2) Some coaches have a system. The best coaches make their system fit the talent on their team. Two weeks ago, Eli Drinkwitz saw some things on tape that led him to believe Missouri could exploit the LSU secondary and the Tigers threw the ball all over the yard and emptied the playbook in a 44-41 win. Coming into this week, Drinkwitz saw a defense that was dropping seven or eight guys into coverage and tricking quarterbacks into throwing interceptions, turning those interceptions into points and winning two blowouts. So Drinkwitz avoided the risky throws and his team pounded the ball down Kentucky’s throat for 60 minutes. Connor Bazelak threw one deep ball that I remember, an overthrow of Damon Hazelton. He threw another ball maybe 20 yards downfield that he completed to Jalen Knox. I don’t remember anything else long (I'll double check the passing chart later today, but PFF grades and info for the game are not yet available). I don’t remember a single ball that seemed at risk of being intercepted. Drinkwitz simply removed the risk by avoiding what Kentucky had feasted on the last two weeks. Coming into the game, we knew Kentucky wasn’t going to average more than a pick six per game, but what we didn’t know was if the Wildcats could win a game when that didn’t happen. Now we know. They couldn’t. In two weeks, Missouri has won two completely different games against two completely different teams by avoiding the opponent's strengths and attacking its weaknesses. That's coaching.

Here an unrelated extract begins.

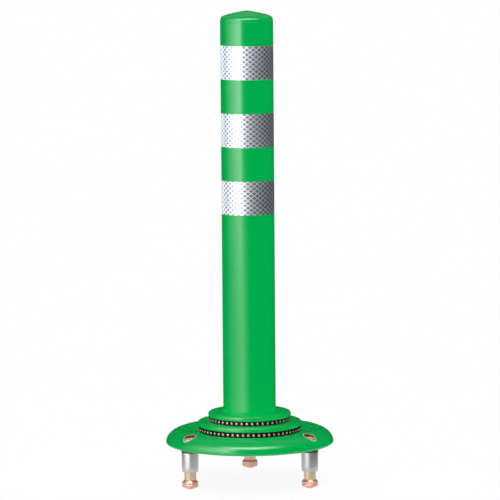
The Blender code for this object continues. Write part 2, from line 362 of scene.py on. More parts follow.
class Graph:
    """A small helper that builds a material's nodes."""

    def __init__(self, name):
        self.material = bpy.data.materials.new(name)
        self.material.use_nodes = True
        self.tree = self.material.node_tree
        self.shader = self.tree.nodes["Principled BSDF"]
        self.place = self.tree.nodes.new("ShaderNodeTexCoord").outputs["Object"]

    def set(self, **values):
        for key, value in values.items():
            self.shader.inputs[key.replace("_", " ")].default_value = value

    def put(self, socket, value):
        if hasattr(value, "links"):
            self.tree.links.new(value, socket)
        else:
            socket.default_value = value

    def math(self, kind, a, b=0.0, c=0.0):
        node = self.tree.nodes.new("ShaderNodeMath")
        node.operation = kind
        for socket, value in zip(node.inputs, (a, b, c)):
            self.put(socket, value)
        return node.outputs[0]

    def noise(self, size, detail=3.0, stretch=(1.0, 1.0, 1.0)):
        """Noise whose grains are about size metres across, longer along a stretched axis."""
        mapping = self.tree.nodes.new("ShaderNodeMapping")
        self.put(mapping.inputs["Vector"], self.place)
        mapping.inputs["Scale"].default_value = tuple(1.0 / s for s in stretch)
        node = self.tree.nodes.new("ShaderNodeTexNoise")
        self.put(node.inputs["Vector"], mapping.outputs["Vector"])
        node.inputs["Scale"].default_value = 1.0 / size
        node.inputs["Detail"].default_value = detail
        return node.outputs["Fac"]

    def between(self, value, low, high, out_low, out_high):
        node = self.tree.nodes.new("ShaderNodeMapRange")
        node.interpolation_type = "SMOOTHSTEP"
        for socket, number in zip(node.inputs, (value, low, high, out_low, out_high)):
            self.put(socket, number)
        return node.outputs[0]

    def mix(self, factor, a, b):
        node = self.tree.nodes.new("ShaderNodeMix")
        node.data_type = "RGBA"
        self.put(node.inputs["Factor"], factor)
        self.put(node.inputs["A"], a)
        self.put(node.inputs["B"], b)
        return node.outputs["Result"]

    def split(self):
        node = self.tree.nodes.new("ShaderNodeSeparateXYZ")
        self.put(node.inputs[0], self.place)
        return node.outputs

    def link(self, name, value):
        self.put(self.shader.inputs[name], value)

    def bump(self, height, depth, strength=1.0):
        node = self.tree.nodes.new("ShaderNodeBump")
        node.inputs["Strength"].default_value = strength
        node.inputs["Distance"].default_value = depth
        self.put(node.inputs["Height"], height)
        self.put(self.shader.inputs["Normal"], node.outputs["Normal"])


def shade_of(color, factor):
    return tuple(c * factor for c in color[:3]) + (1.0,)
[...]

3) If I could boil that game down to a word, it would be this: Methodical. Missouri ran 92 plays. Two of them went for more than 20 yards. The Tigers averaged only .6 yards more per play than Kentucky did. BUT THEY RAN 56 MORE PLAYS. Larry Rountree averaged just 3.4 yards per carry. BUT HE CARRIED IT 37 TIMES. Missouri simply lined up and took what was there on every snap. And then they did it again. And again. And again. And they wore Kentucky out to the point the Wildcats were sitting down on the field injured (?) in the middle of drives to catch their breath. Missouri beat Kentucky at its own game. If you’d have told me one team was going to run the ball 62 times and hold it for more than 43 minutes I would have told you it was really too bad that Missouri had just lost its sixth straight game to Kentucky. Mizzou simply out-toughed the team that has built its program on being tough the last few years.

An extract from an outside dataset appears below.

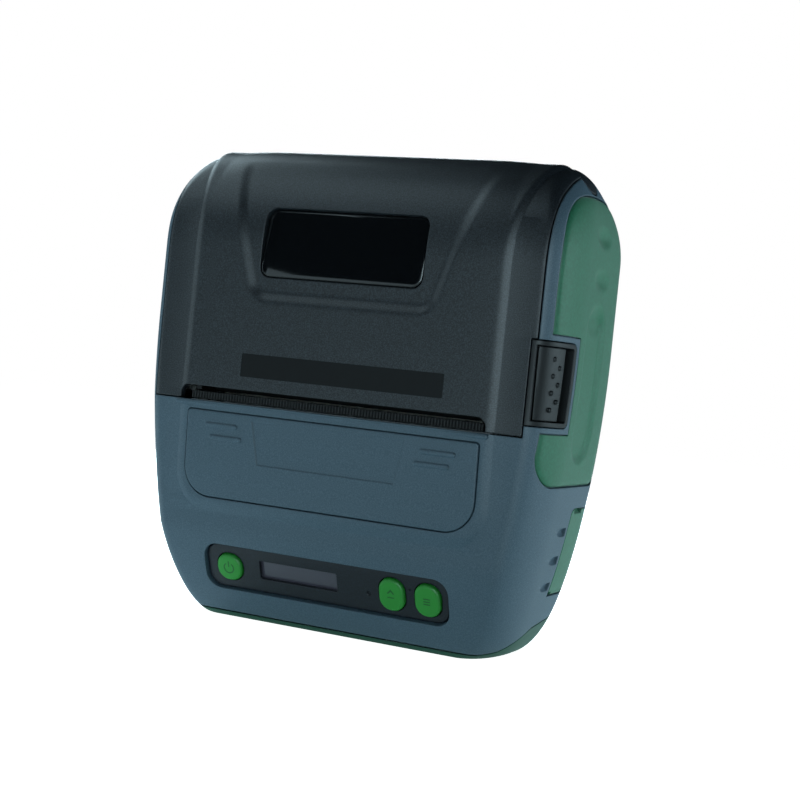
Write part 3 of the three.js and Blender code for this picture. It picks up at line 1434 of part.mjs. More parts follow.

4) Speaking of Larry Rountree, can we just take a moment of appreciation for the dude? He’s now the third leading rusher in Mizzou history. He’s never going to be remembered like Brad Smith (nor should he be). He probably won’t be mentioned in the same sentence as guys like Wilder or West or Josey (but he probably should be). He’ll end four years with a little better than .500 record and it’s a shame he couldn’t have won a few more games in his time in Columbia because he deserves to be remembered more than I think he probably will be. He’s a team guy who simply shows up and does his job every day. He’s in the discussion with the best running backs in school history in my opinion. And he’s the most important player on this offense.

5) Of course, the offense only works if you have a quarterback and I’m getting closer and closer to being sure Mizzou has a quarterback. I listen to a college football podcast called “The Solid Verbal.” They refer to former Mizzou QB James Franklin as “Casual Dress James Franklin” because he always looked like he was just hanging out in the pocket. He could have been back there making a sandwich or knitting a scarf. Connor Bazelak has that same calm. His feet rarely seem to move until they have to. Then when he does move, he makes the right decision between running and throwing a lot more often than not. He threw one bad ball I can remember tonight (and now I don’t even remember the specifics). Drinkwitz said there was one time he should have run and he threw. That’s about it. Dude took 92 snaps and I can remember two bad ones. I think that’s a ratio every quarterback in the country would take. Oh by the way, that was his fourth career start.